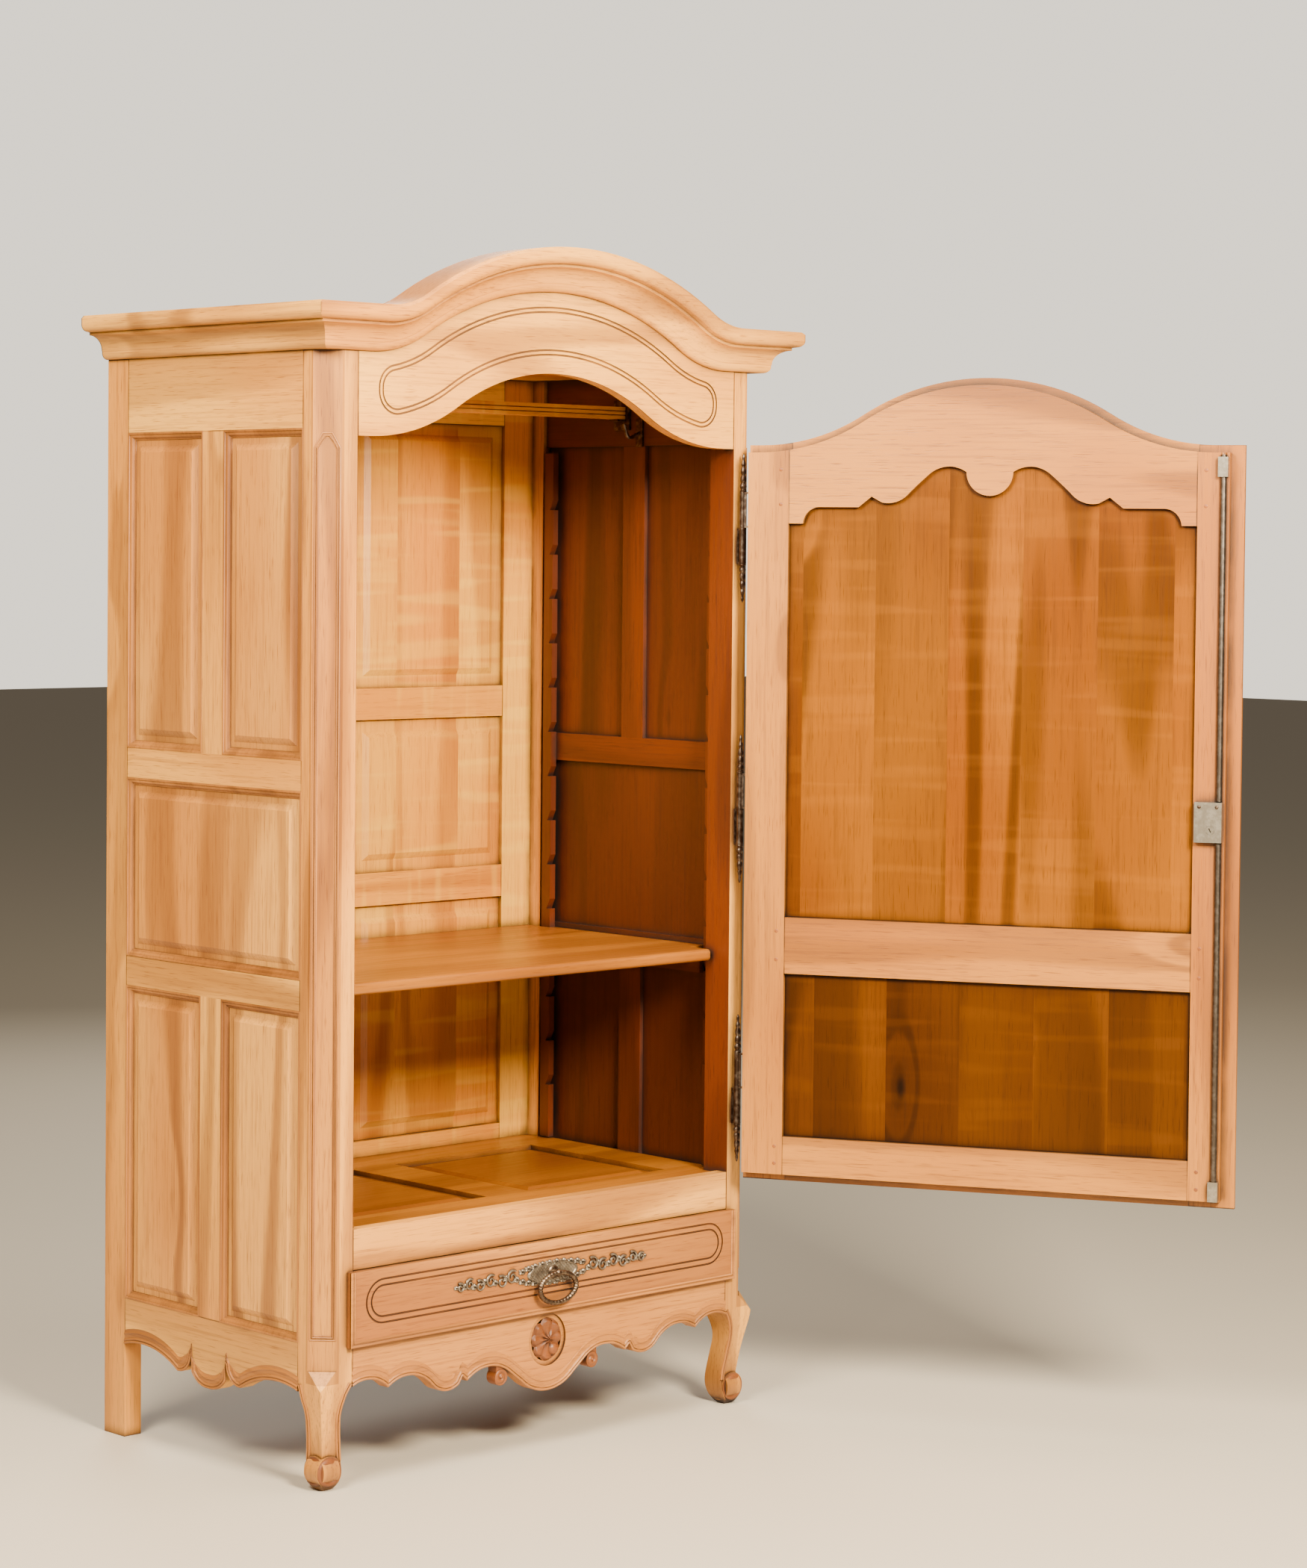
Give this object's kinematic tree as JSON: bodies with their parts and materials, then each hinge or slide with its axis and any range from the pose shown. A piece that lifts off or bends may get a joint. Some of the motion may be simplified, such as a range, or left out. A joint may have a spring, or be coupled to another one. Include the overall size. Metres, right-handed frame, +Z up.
{
  "type": "armoire",
  "caption": "Tall wooden wardrobe with an arched moulded cornice, one arched door, a shelf on notched racks, a hanging rail, a wide drawer and scrolled front feet.",
  "frame": {"origin": "on the floor, under the middle of the carcass's plan", "axes": "+Z up, -Y out of the front, +X to the right of someone who faces the front"},
  "size_m": [1.5018, 1.4936, 2.177],
  "materials": {
    "case_wood": "waxed pale oak",
    "panel_wood": "waxed pale oak",
    "back_wood": "waxed honey oak",
    "inner_wood": "waxed red-brown wood",
    "shelf_wood": "waxed pine",
    "door_wood": "waxed pale wood",
    "door_panel_wood": "varnished amber wood",
    "hinge_iron": "worn dark iron",
    "lock_nickel": "aged nickel",
    "rod_iron": "dark drawn iron",
    "plate_pewter": "pewter",
    "ring_iron": "dark bronze iron"
  },
  "bodies": {
    "carcass": {"front_left_post": "case_wood", "front_right_post": "case_wood", "rear_left_post": "case_wood", "rear_right_post": "case_wood", "frieze": "case_wood", "sill_rail": "case_wood", "front_apron": "case_wood", "rosette": "case_wood", "scroll_drops": "case_wood", "cornice_front": "case_wood", "cornice_left": "case_wood", "cornice_right": "case_wood", "drawer_runners": "case_wood", "left_side_top_rail": "case_wood", "left_side_mid_rails": "case_wood", "left_side_muntins": "case_wood", "left_side_apron": "case_wood", "right_side_top_rail": "case_wood", "right_side_mid_rails": "case_wood", "right_side_muntins": "case_wood", "right_side_apron": "case_wood", "left_upper_panels": "panel_wood", "left_lower_panels": "panel_wood", "right_upper_panels": "panel_wood", "right_lower_panels": "panel_wood", "roof": "back_wood", "back_uprights": "back_wood", "back_rails": "back_wood", "back_panels": "back_wood", "floor_frame": "inner_wood", "floor_panels": "inner_wood", "shelf_racks": "inner_wood", "shelf_cleats": "inner_wood", "hanging_rail": "inner_wood", "shelf": "shelf_wood", "rail_brackets": "hinge_iron", "coat_hook": "hinge_iron", "post_hinges": "hinge_iron"},
    "door": {"door_hinge_stile": "door_wood", "door_lock_stile": "door_wood", "door_top_rail": "door_wood", "door_mid_rail": "door_wood", "door_bottom_rail": "door_wood", "door_upper_panel": "door_panel_wood", "door_lower_panel": "door_panel_wood", "lock_case": "lock_nickel", "rod_guides": "lock_nickel", "escutcheon": "plate_pewter", "door_hinges": "hinge_iron"},
    "drawer": {"drawer_front": "case_wood", "drawer_sides": "inner_wood", "drawer_back": "inner_wood", "drawer_bottom": "inner_wood", "drawer_plate": "plate_pewter", "ring_post": "ring_iron"},
    "drawer_ring": {"drawer_ring": "ring_iron"},
    "upper_rod": {"upper_rod": "rod_iron"},
    "lower_rod": {"lower_rod": "rod_iron"},
    "lock_cam": {"lock_cam": "lock_nickel"}
  },
  "joints": [
    {"name": "door_hinge", "type": "hinge", "parent": "carcass", "child": "door", "pos_m": [0.47, -0.3315, 1.145], "axis": [0, 0, 1], "range_deg": [-118, 52]},
    {"name": "drawer_slide", "type": "slide", "parent": "carcass", "child": "drawer", "axis": [0, -1, 0], "range_m": [0, 0.42]},
    {"name": "ring_swing", "type": "hinge", "parent": "drawer", "child": "drawer_ring", "pos_m": [0, -0.345, 0.324], "axis": [-1, 0, 0], "range_deg": [-6, 110]},
    {"name": "upper_rod_slide", "type": "slide", "parent": "door", "child": "upper_rod", "axis": [0, 0, 1], "range_m": [0, 0.014]},
    {"name": "lower_rod_slide", "type": "slide", "parent": "door", "child": "lower_rod", "axis": [0, 0, -1], "range_m": [0, 0.014]},
    {"name": "lock_cam_turn", "type": "hinge", "parent": "door", "child": "lock_cam", "pos_m": [0.85017, -1.1498, 1.139], "axis": [-0.8829, -0.4695, 0], "range_deg": [0, 90]}
  ],
  "couplings": [
    {"joint": "lower_rod_slide", "follows": "upper_rod_slide", "ratio": 1},
    {"joint": "lock_cam_turn", "follows": "upper_rod_slide", "rad_per_m": 112}
  ]
}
------------------------------
§ What to do
Make an exact copy of every line in the data.

§ Problem solution
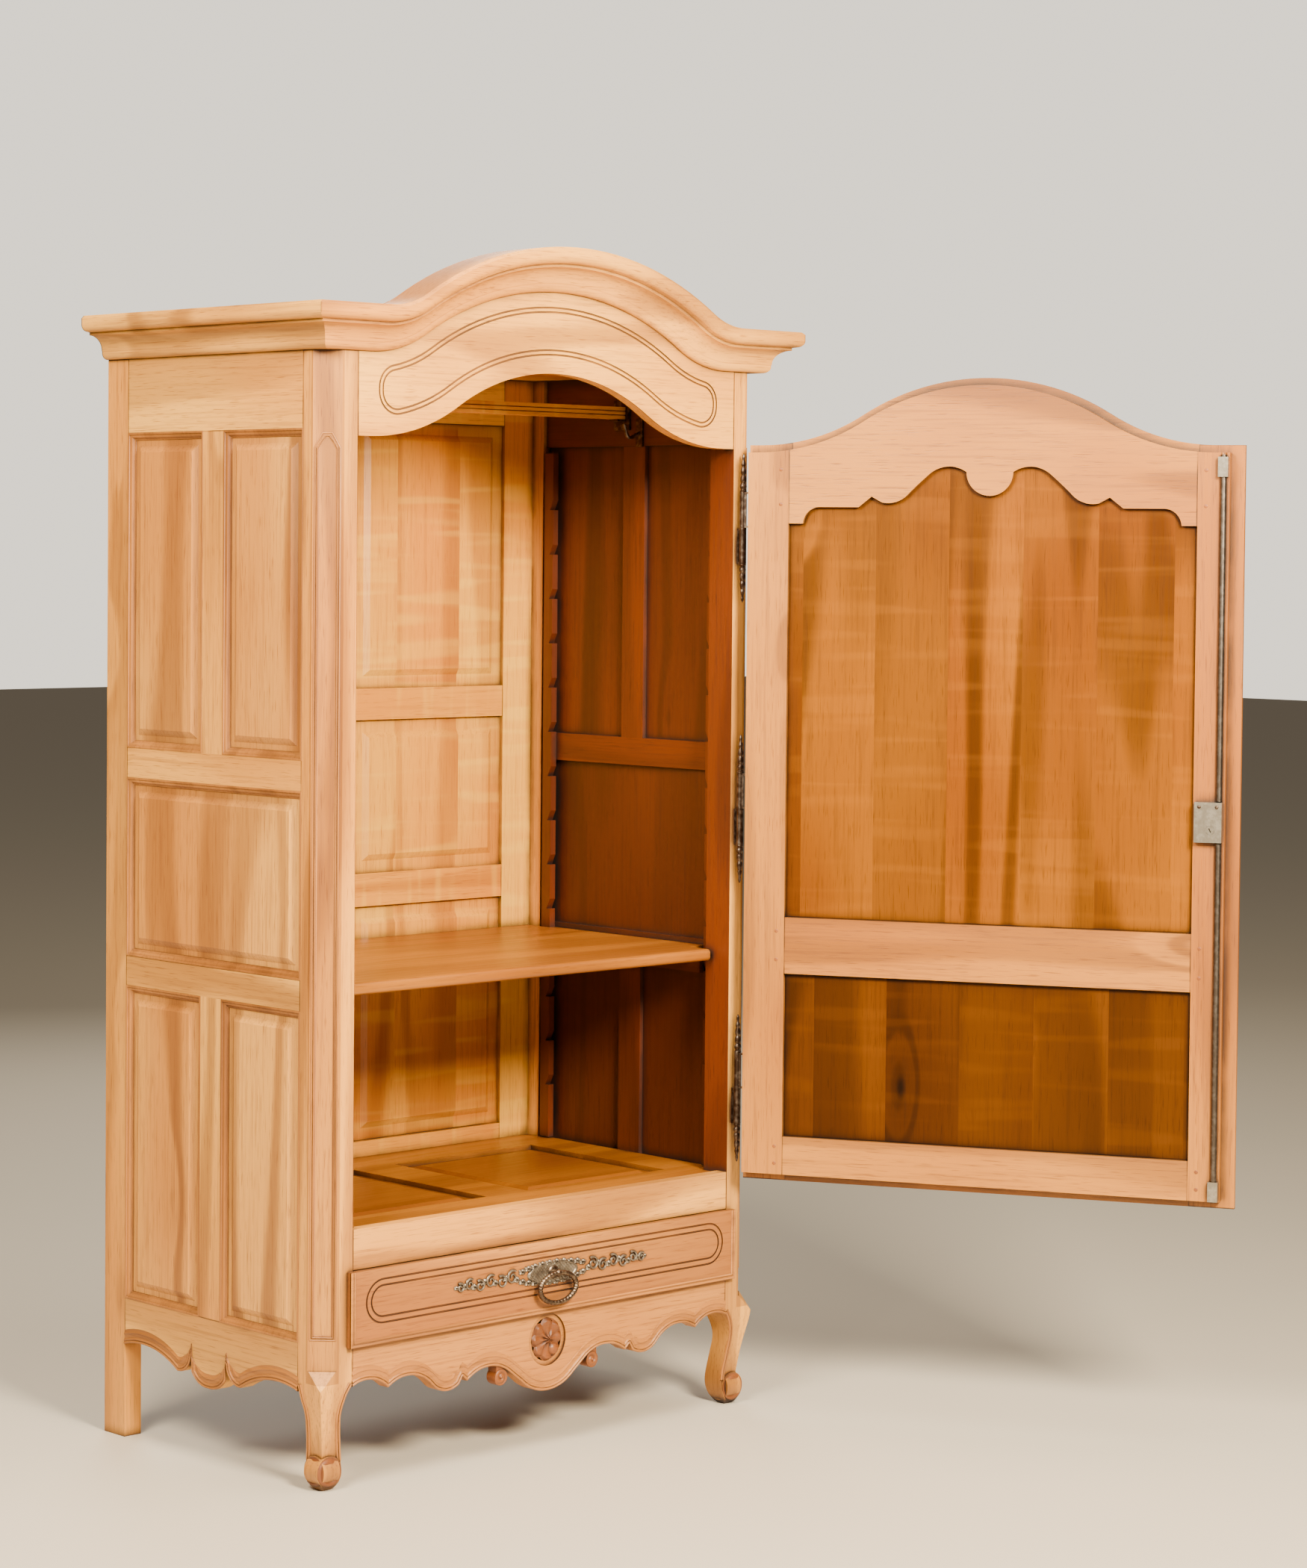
Give this object's kinematic tree as JSON: bodies with their parts and materials, then each hinge or slide with its axis and any range from the pose shown. A piece that lifts off or bends may get a joint. Some of the motion may be simplified, such as a range, or left out. A joint may have a spring, or be coupled to another one. Include the overall size. Metres, right-handed frame, +Z up.
{
  "type": "armoire",
  "caption": "Tall wooden wardrobe with an arched moulded cornice, one arched door, a shelf on notched racks, a hanging rail, a wide drawer and scrolled front feet.",
  "frame": {"origin": "on the floor, under the middle of the carcass's plan", "axes": "+Z up, -Y out of the front, +X to the right of someone who faces the front"},
  "size_m": [1.5018, 1.4936, 2.177],
  "materials": {
    "case_wood": "waxed pale oak",
    "panel_wood": "waxed pale oak",
    "back_wood": "waxed honey oak",
    "inner_wood": "waxed red-brown wood",
    "shelf_wood": "waxed pine",
    "door_wood": "waxed pale wood",
    "door_panel_wood": "varnished amber wood",
    "hinge_iron": "worn dark iron",
    "lock_nickel": "aged nickel",
    "rod_iron": "dark drawn iron",
    "plate_pewter": "pewter",
    "ring_iron": "dark bronze iron"
  },
  "bodies": {
    "carcass": {"front_left_post": "case_wood", "front_right_post": "case_wood", "rear_left_post": "case_wood", "rear_right_post": "case_wood", "frieze": "case_wood", "sill_rail": "case_wood", "front_apron": "case_wood", "rosette": "case_wood", "scroll_drops": "case_wood", "cornice_front": "case_wood", "cornice_left": "case_wood", "cornice_right": "case_wood", "drawer_runners": "case_wood", "left_side_top_rail": "case_wood", "left_side_mid_rails": "case_wood", "left_side_muntins": "case_wood", "left_side_apron": "case_wood", "right_side_top_rail": "case_wood", "right_side_mid_rails": "case_wood", "right_side_muntins": "case_wood", "right_side_apron": "case_wood", "left_upper_panels": "panel_wood", "left_lower_panels": "panel_wood", "right_upper_panels": "panel_wood", "right_lower_panels": "panel_wood", "roof": "back_wood", "back_uprights": "back_wood", "back_rails": "back_wood", "back_panels": "back_wood", "floor_frame": "inner_wood", "floor_panels": "inner_wood", "shelf_racks": "inner_wood", "shelf_cleats": "inner_wood", "hanging_rail": "inner_wood", "shelf": "shelf_wood", "rail_brackets": "hinge_iron", "coat_hook": "hinge_iron", "post_hinges": "hinge_iron"},
    "door": {"door_hinge_stile": "door_wood", "door_lock_stile": "door_wood", "door_top_rail": "door_wood", "door_mid_rail": "door_wood", "door_bottom_rail": "door_wood", "door_upper_panel": "door_panel_wood", "door_lower_panel": "door_panel_wood", "lock_case": "lock_nickel", "rod_guides": "lock_nickel", "escutcheon": "plate_pewter", "door_hinges": "hinge_iron"},
    "drawer": {"drawer_front": "case_wood", "drawer_sides": "inner_wood", "drawer_back": "inner_wood", "drawer_bottom": "inner_wood", "drawer_plate": "plate_pewter", "ring_post": "ring_iron"},
    "drawer_ring": {"drawer_ring": "ring_iron"},
    "upper_rod": {"upper_rod": "rod_iron"},
    "lower_rod": {"lower_rod": "rod_iron"},
    "lock_cam": {"lock_cam": "lock_nickel"}
  },
  "joints": [
    {"name": "door_hinge", "type": "hinge", "parent": "carcass", "child": "door", "pos_m": [0.47, -0.3315, 1.145], "axis": [0, 0, 1], "range_deg": [-118, 52]},
    {"name": "drawer_slide", "type": "slide", "parent": "carcass", "child": "drawer", "axis": [0, -1, 0], "range_m": [0, 0.42]},
    {"name": "ring_swing", "type": "hinge", "parent": "drawer", "child": "drawer_ring", "pos_m": [0, -0.345, 0.324], "axis": [-1, 0, 0], "range_deg": [-6, 110]},
    {"name": "upper_rod_slide", "type": "slide", "parent": "door", "child": "upper_rod", "axis": [0, 0, 1], "range_m": [0, 0.014]},
    {"name": "lower_rod_slide", "type": "slide", "parent": "door", "child": "lower_rod", "axis": [0, 0, -1], "range_m": [0, 0.014]},
    {"name": "lock_cam_turn", "type": "hinge", "parent": "door", "child": "lock_cam", "pos_m": [0.85017, -1.1498, 1.139], "axis": [-0.8829, -0.4695, 0], "range_deg": [0, 90]}
  ],
  "couplings": [
    {"joint": "lower_rod_slide", "follows": "upper_rod_slide", "ratio": 1},
    {"joint": "lock_cam_turn", "follows": "upper_rod_slide", "rad_per_m": 112}
  ]
}